Hot Springs warms employee’s heart
It’s hard to say which one appreciates the other more: Kenny Kuhlman or the managers of the Hot Springs Pool.
Kuhlman has been a devoted pool employee for 20 years. So when he lost his home of 18 years to the Coal Seam Fire, pool management gave him $5,000 cash toward the purchase of a new one.
“I didn’t expect anything like that,” said Kuhlman during one of his recent days off. “I said, `Hey, all right!'”
“He’s a dedicated employee,” said Kjell Mitchell, the pool’s general manager. “It just seemed to us the right thing to do.”
The Hot Springs Pool gave an additional $5,000 to the Coal Seam Fire Fund administered through Mesa National Bank. “We want to be able to help people who lost their homes and assist them in getting their lives back in order,” said Mitchell.
There was a huge crowd at the pool the afternoon of Saturday, June 8, recalled Kuhlman.
He finished work at 4:30 p.m., and started walking home when he saw smoke coming from the direction of the Robin Hood Mobile Home Park, where he lived. That’s when he knew something was wrong.
He’d already been through the Storm King Fire of 1994 and knew that this fire was at least that threatening.
“It got worse and worse,” he said. “Then I saw flames coming up over the hill on both sides of the highway and said, `That’s it.'”
He walked back to town and ended up staying the night, or at least part of it, at the Hot Springs Lodge. At about 1:30 a.m. Sunday, he and the other guests were evacuated because of the fire.
“It’s the usual stuff, what everyone else went through,” Kuhlman said modestly.
He heard later that Sunday that his neighbor’s place had burned down, and he figured his place had met the same fate. He rode on a tour van to West Glenwood Sunday afternoon. “That’s when I found out,” he said.
His home was last on the tour. On the way down Mitchell Creek he felt a glimmer of hope in some of the structures that were still standing. But when the driver reached what was left of his place and asked if he’d like to stop and look, Kuhlman said no.
The mobile home was old, he said. Park owners had asked him recently to replace it with something a little more modern, but he wasn’t sure he wanted to.
“Somebody made that decision up for me,” he said.

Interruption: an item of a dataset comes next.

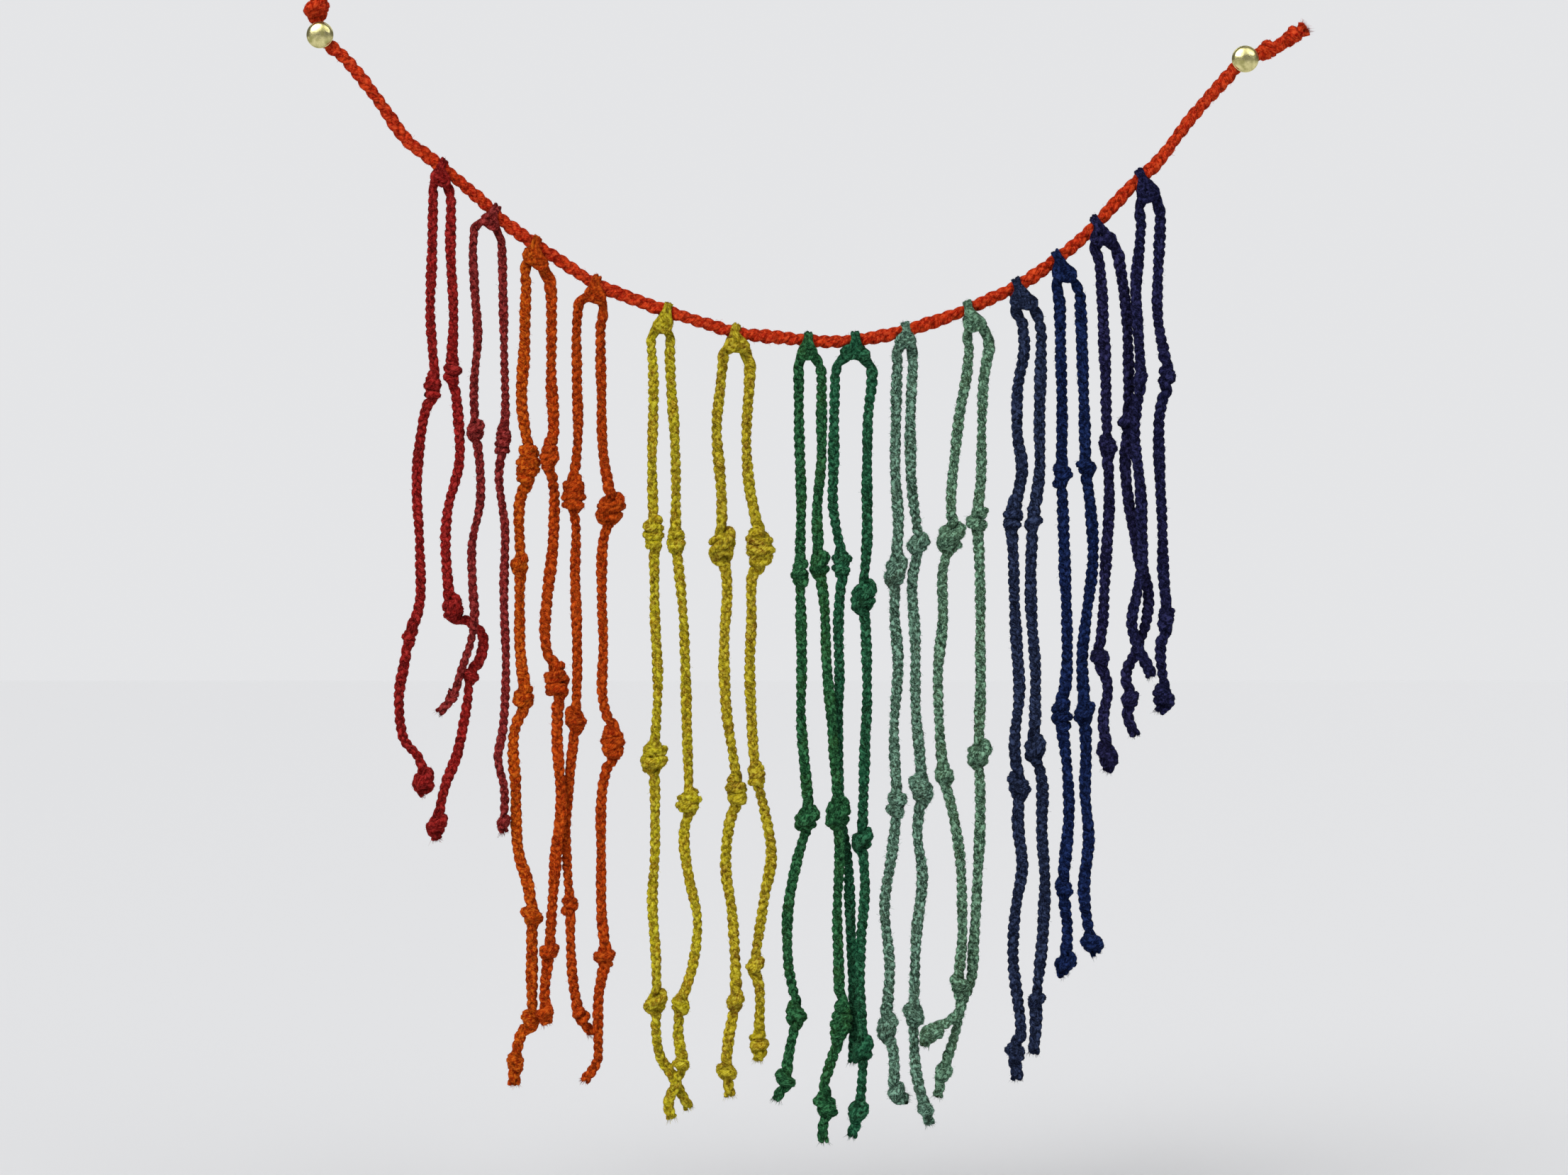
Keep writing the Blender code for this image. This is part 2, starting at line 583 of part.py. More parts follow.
def turned(name, profile, segments, place, collection, material):
    """A solid turned about the Y axis from (radius, y) pairs that start and end on the axis."""
    body = bmesh.new()
    rings = []
    for radius, y in profile:
        if radius == 0:
            rings.append([body.verts.new((0, y / 1000, 0))])
            continue
        angles = [2 * math.pi * k / segments for k in range(segments)]
        rings.append([
            body.verts.new((radius * math.cos(a) / 1000, y / 1000, radius * math.sin(a) / 1000))
            for a in angles
        ])  # fmt: skip
    for lower, upper in zip(rings, rings[1:]):
        for k in range(segments):
            a, b = lower[k % len(lower)], lower[(k + 1) % len(lower)]
            c, d = upper[(k + 1) % len(upper)], upper[k % len(upper)]
            corners = list(dict.fromkeys([a, b, c, d]))
            body.faces.new(corners)
    bmesh.ops.recalc_face_normals(body, faces=body.faces)
    mesh = bpy.data.meshes.new(name)
    body.to_mesh(mesh)
    body.free()
    for face in mesh.polygons:
        face.use_smooth = True
    mesh.materials.append(material)
    obj = bpy.data.objects.new(name, mesh)
    obj.location = (place[0] / 1000, 0, place[1] / 1000)
    collection.objects.link(obj)
    return obj


def material(name, colour, roughness, metallic=0.0):
    made = bpy.data.materials.new(name)
    made.use_nodes = True
    shader = made.node_tree.nodes["Principled BSDF"]
    shader.inputs["Base Color"].default_value = (*colour, 1)
    shader.inputs["Roughness"].default_value = roughness
    shader.inputs["Metallic"].default_value = metallic
    made.diffuse_color = (*colour, 1)
    return made


for old in list(bpy.data.objects):
    bpy.data.objects.remove(old)

parts = bpy.data.collections.new("inca_quipu")
cutters = bpy.data.collections.new("cutters")
bpy.context.scene.collection.children.link(parts)
bpy.context.scene.collection.children.link(cutters)
cutters.hide_render = True

# The primary cord, with a bore where each pin goes through it.
primary_points, primary_radii = knotted(
    PRIMARY_ROUTE, lambda z: 0.0, PRIMARY_THICK, PRIMARY_STEP
)
primary_points = [np.array([q[0], primary_depth(q[0]), q[2]]) for q in primary_points]
primary = tube(
    "primary_cord", primary_points, primary_radii, parts,
    material("primary_wool", PRIMARY_COLOUR, 0.95),
)  # fmt: skip
bpy.context.view_layer.update()
primary = as_mesh(primary, parts)
for face in primary.data.polygons:
    face.use_smooth = True
brass = material("pin_brass", BRASS, 0.3, 1.0)
steel = material("pin_steel", STEEL, 0.35, 1.0)

# Each pin is a brass cap over a steel point, whose flange sits in the cap's recess.
cap_back = PIN_CAP_BACK_Y
flange_back = cap_back + 0.02
recess_floor = cap_back - PIN_RECESS_DEEP
recess_radius = PIN_FLANGE_WIDTH / 2 + 0.05
cap_radius = PIN_CAP_WIDTH / 2
dome = [
    (cap_radius * math.cos(a), cap_back - PIN_CAP_EDGE - (PIN_CAP_RISE - PIN_CAP_EDGE) * math.sin(a))
    for a in (math.radians(degrees) for degrees in (0, 15, 30, 45, 60, 75))
]
for side, place in (("left", LEFT_PIN), ("right", RIGHT_PIN)):
    turned(
        side + "_pin_cap",
        [
            (0, recess_floor), (recess_radius, recess_floor), (recess_radius, cap_back),
            (cap_radius - 0.25, cap_back), (cap_radius, cap_back - 0.25), *dome,
            (0, cap_back - PIN_CAP_RISE),
        ],
        24, place, parts, brass,
    )  # fmt: skip
    turned(
        side + "_pin_point",
        [
            (0, recess_floor + 0.02), (PIN_FLANGE_WIDTH / 2, recess_floor + 0.02),
            (PIN_FLANGE_WIDTH / 2, flange_back), (PIN_POINT_THICK / 2, flange_back),
            (PIN_POINT_THICK / 2, PIN_POINT_TIP_Y - PIN_POINT_TAPER), (0, PIN_POINT_TIP_Y),
        ],
        16, place, parts, steel,
    )  # fmt: skip
    bore = turned(
        side + "_pin_bore",
        [
            (0, BORE_FRONT_Y), (BORE_THICK / 2, BORE_FRONT_Y),
            (BORE_THICK / 2, BORE_BACK_Y), (0, BORE_BACK_Y),
        ],
        16, place, cutters, steel,
    )  # fmt: skip
    bore.display_type = "WIRE"
    cut = primary.modifiers.new(side + " pin bore", "BOOLEAN")
    cut.operation = "DIFFERENCE"
    cut.object = bore
    cut.solver = "EXACT"

# Each pendant cord, with its origin on the primary cord's centre line at its hitch.
for name, pendant in PENDANTS.items():
    line = pendant_line(pendant)
    _, index = nearest_on_primary(*pendant["hitch"])
    joint = PRIMARY_LINE[index]
    points = [point - joint for point, _ in line]
    cord = tube(
        name, points, [radius for _, radius in line], parts,
        material(name + "_wool", pendant["colour"], 0.95),
    )  # fmt: skip
    cord.location = Vector(joint) / 1000
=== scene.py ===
"""Inca quipu: the looks of its plaited wool cords, their knots and hitches, and its two pins."""

import math

import bpy
import numpy as np
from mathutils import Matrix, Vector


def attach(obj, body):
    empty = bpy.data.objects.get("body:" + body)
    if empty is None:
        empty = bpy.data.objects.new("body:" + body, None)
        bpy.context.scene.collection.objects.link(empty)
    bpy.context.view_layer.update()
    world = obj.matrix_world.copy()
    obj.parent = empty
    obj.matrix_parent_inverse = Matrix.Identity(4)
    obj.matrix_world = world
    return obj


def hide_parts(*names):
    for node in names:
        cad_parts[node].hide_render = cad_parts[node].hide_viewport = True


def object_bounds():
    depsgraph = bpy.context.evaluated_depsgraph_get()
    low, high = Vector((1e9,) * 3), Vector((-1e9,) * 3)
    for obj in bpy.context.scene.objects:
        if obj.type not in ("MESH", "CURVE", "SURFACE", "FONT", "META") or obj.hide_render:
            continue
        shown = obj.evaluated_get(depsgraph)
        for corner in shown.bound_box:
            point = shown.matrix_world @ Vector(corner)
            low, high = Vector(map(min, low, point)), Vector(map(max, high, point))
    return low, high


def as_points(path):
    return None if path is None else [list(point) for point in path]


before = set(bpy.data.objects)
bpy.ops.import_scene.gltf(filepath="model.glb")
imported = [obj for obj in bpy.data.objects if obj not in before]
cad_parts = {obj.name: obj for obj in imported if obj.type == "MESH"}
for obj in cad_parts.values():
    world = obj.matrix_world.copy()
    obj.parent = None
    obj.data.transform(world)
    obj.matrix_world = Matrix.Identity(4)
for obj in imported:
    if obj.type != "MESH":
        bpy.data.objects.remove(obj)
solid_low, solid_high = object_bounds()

# The camera stands square to the wall, as someone reading the cords would. Its picture is
# 553 mm wide at the cords, and its middle is a little below the middle of the quipu.
PICTURE_WIDTH = 0.553
PICTURE_MIDDLE = (0.1635, -0.0054, -0.19475)
CAMERA_AWAY = 1.5
SENSOR_WIDTH = 36.0

camera_data = bpy.data.cameras.new("camera")
camera_data.sensor_width = SENSOR_WIDTH
camera_data.lens = SENSOR_WIDTH * CAMERA_AWAY / PICTURE_WIDTH
camera = bpy.data.objects.new("camera", camera_data)
camera.location = (PICTURE_MIDDLE[0], PICTURE_MIDDLE[1] - CAMERA_AWAY, PICTURE_MIDDLE[2])
camera.rotation_euler = (math.pi / 2, 0, 0)
bpy.context.scene.collection.objects.link(camera)
bpy.context.scene.camera = camera

# The studio: a soft main light from the upper left and a weaker one from the upper right,
# whose highlights run together on the brass caps, and a faint one from behind. The surround
# looks as pale as the floor does, but adds little light, so that the cords keep their depth.
LIGHT_SPREAD = 44
SEEN_SURROUND = (0.78, 0.785, 0.8, 1)
FELT_STRENGTH = 0.2

for name, tilt, turn, strength in (
    ("key_light", 50, -32, 2.5), ("fill_light", 52, 38, 0.9), ("back_light", 55, 160, 0.5),
):  # fmt: skip
    light = bpy.data.lights.new(name, "SUN")
    light.angle = math.radians(LIGHT_SPREAD)
    light.energy = strength
    lamp = bpy.data.objects.new(name, light)
    lamp.rotation_euler = (math.radians(tilt), 0, math.radians(turn))
    bpy.context.scene.collection.objects.link(lamp)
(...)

He lost everything, including a brown, 1983 Ford Bronco. “It was just stuff, old stuff,” he said. The most important items, family photographs, can be copied through his sisters, he said. He’s also hoping to find a trustworthy vehicle.
Kuhlman spent 12 nights at the Hot Springs Lodge, also courtesy of his employer, and currently has a room at the Starlight Lodge. Assistance has come in from a number of sources, including relief funds from the Federal Emergency Management Agency and a $2,000 check from Alpine Bank’s Coal Seam Fire Disaster Relief Fund.
He’s also been approved for a home loan and has his eye on an affordable place in a mobile home park on the bank of the Roaring Fork River. It’s small, he said, “but then I’m just one person.”
If he can’t purchase that place, he said, he’ll keep looking. But he doesn’t want to move back to West Glenwood. “That’s two fires in eight years, and that’s enough.”
For Kuhlman, who oversees maintenance of thousands of square feet of buildings and grounds, there’s really no such thing as a normal day. At the pool, where hundreds of people can visit in a single day, there’s always something to repair or replace.
“Stuff’s always backing up around here,” he joked. “Sometimes I go to fix something and say, `Hey, there’s a whole swim suit down there. How’d they get that in there?'”
Kuhlman came to Glenwood Springs in 1977, and worked a few odd jobs, including a two-year stint in the pool’s maintenance department. He left to work in oil shale in the Piceance Basin. After losing his job when Exxon closed its oil shale project in 1982, he returned to the pool.
He knows the ins and outs of the pool grounds as well as anyone, from the “Main spring,” where hot water bubbles up from the earth at the incredible rate of 3.5 million gallons per day, to the ozone filtration system located in the pumphouse and all the operations in between.
Stopping by the “Drinking Spring,” he told about a gentleman from Denver who faithfully drives up every year in an old Impala, toting as many water jugs as he can fit in his car, and spends the afternoon filling each one with natural mineral water.
He explained, pulling a vine off of a sandstone wall, how the Virginia Creeper stick to the walls with little “feet” that secrete an acid that breaks down the sandstone. “You can’t kill the stuff,” he joked.
He’s not real keen on swimming in the more crowded summer months, when the pool is crowded and the weather hot. The best time to swim, he believes, is in the winter, “When it’s snowing, that’s the best time.”
Winter might seem like a long time away for someone who doesn’t have a place to live. But, thanks in part to a generous group of employers who care about their own, things will return to normal.
“It’s all falling back into place,” Kuhlman said optimistically. “It’s a little slow, but these things take time.”